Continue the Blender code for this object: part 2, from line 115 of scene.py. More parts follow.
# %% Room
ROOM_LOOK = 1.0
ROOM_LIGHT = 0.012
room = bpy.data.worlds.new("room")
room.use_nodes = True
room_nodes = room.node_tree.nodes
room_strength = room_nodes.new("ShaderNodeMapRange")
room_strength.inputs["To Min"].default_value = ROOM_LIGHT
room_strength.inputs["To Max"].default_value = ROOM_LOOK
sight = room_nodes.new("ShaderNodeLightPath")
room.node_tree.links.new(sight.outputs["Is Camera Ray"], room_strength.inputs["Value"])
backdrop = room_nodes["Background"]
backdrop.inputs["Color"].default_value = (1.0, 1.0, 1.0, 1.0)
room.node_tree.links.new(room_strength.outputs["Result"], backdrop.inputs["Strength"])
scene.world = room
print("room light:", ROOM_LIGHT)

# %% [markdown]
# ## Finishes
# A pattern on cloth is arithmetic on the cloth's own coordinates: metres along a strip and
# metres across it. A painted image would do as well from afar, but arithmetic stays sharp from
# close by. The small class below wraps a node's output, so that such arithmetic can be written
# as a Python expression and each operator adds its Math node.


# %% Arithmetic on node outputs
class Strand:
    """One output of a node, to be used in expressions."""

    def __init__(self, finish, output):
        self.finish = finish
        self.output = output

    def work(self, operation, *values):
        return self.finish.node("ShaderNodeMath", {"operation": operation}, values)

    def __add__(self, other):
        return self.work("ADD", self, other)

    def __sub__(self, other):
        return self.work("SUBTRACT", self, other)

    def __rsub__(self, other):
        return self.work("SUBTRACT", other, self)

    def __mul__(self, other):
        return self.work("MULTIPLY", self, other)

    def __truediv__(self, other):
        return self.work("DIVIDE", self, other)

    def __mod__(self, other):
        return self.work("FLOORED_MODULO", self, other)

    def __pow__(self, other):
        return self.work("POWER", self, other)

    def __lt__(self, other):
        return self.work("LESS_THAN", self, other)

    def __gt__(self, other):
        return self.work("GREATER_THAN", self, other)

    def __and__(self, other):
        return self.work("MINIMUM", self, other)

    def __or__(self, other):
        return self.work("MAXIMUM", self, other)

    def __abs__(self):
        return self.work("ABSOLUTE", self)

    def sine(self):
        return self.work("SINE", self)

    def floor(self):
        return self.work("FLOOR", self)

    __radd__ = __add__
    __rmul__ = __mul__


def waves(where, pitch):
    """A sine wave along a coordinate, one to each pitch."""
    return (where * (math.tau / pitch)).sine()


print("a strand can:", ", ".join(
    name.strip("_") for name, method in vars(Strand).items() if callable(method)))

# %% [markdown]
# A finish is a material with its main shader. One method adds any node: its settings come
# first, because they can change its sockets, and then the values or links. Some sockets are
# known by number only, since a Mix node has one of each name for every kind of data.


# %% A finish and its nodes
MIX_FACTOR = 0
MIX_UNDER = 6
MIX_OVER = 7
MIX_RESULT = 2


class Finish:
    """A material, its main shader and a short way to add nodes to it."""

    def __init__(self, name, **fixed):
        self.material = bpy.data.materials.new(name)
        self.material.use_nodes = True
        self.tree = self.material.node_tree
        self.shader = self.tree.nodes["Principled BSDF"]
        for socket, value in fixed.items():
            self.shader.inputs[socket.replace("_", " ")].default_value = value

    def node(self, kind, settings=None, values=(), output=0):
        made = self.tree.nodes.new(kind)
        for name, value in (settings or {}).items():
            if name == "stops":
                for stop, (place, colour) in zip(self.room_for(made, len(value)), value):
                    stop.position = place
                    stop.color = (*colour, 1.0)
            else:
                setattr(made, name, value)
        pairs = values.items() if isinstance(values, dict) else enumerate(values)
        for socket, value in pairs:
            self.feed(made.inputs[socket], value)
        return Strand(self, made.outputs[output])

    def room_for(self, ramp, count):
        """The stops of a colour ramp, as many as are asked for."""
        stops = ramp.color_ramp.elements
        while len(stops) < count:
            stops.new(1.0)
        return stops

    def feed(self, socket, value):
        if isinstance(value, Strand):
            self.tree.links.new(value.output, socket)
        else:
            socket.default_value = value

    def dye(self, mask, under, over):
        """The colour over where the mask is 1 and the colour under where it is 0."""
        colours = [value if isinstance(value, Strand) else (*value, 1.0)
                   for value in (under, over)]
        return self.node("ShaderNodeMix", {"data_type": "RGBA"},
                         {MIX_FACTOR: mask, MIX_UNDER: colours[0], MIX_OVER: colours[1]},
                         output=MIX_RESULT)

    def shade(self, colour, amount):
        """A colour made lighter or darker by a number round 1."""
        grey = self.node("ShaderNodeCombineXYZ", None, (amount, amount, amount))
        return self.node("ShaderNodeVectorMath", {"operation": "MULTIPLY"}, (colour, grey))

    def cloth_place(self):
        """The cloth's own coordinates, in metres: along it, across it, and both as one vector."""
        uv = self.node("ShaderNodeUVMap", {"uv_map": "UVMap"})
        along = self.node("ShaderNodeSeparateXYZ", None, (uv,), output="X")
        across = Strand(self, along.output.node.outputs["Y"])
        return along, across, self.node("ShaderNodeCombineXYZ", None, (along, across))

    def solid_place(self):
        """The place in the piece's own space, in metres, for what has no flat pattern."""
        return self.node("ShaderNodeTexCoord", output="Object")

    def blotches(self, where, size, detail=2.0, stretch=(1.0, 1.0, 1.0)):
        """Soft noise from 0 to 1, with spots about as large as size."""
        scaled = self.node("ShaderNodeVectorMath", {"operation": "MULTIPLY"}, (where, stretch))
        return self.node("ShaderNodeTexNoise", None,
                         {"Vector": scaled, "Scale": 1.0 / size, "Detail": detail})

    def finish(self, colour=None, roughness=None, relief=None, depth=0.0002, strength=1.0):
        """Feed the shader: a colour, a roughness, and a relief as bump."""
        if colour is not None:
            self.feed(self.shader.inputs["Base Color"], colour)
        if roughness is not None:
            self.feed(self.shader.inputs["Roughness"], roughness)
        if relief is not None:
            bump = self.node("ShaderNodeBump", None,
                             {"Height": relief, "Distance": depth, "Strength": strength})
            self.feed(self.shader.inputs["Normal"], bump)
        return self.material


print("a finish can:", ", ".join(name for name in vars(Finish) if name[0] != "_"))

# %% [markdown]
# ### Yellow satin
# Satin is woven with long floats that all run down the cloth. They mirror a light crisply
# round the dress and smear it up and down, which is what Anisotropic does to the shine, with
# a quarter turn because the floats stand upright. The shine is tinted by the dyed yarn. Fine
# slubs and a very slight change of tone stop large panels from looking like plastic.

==

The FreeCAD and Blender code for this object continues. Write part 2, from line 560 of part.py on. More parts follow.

Objective>
Look through the entries above and report each line where the string "Blender" occurs.

Task result>
Continue the Blender code for this object: part 2, from line 115 of scene.py. More parts follow.
The FreeCAD and Blender code for this object continues. Write part 2, from line 560 of part.py on. More parts follow.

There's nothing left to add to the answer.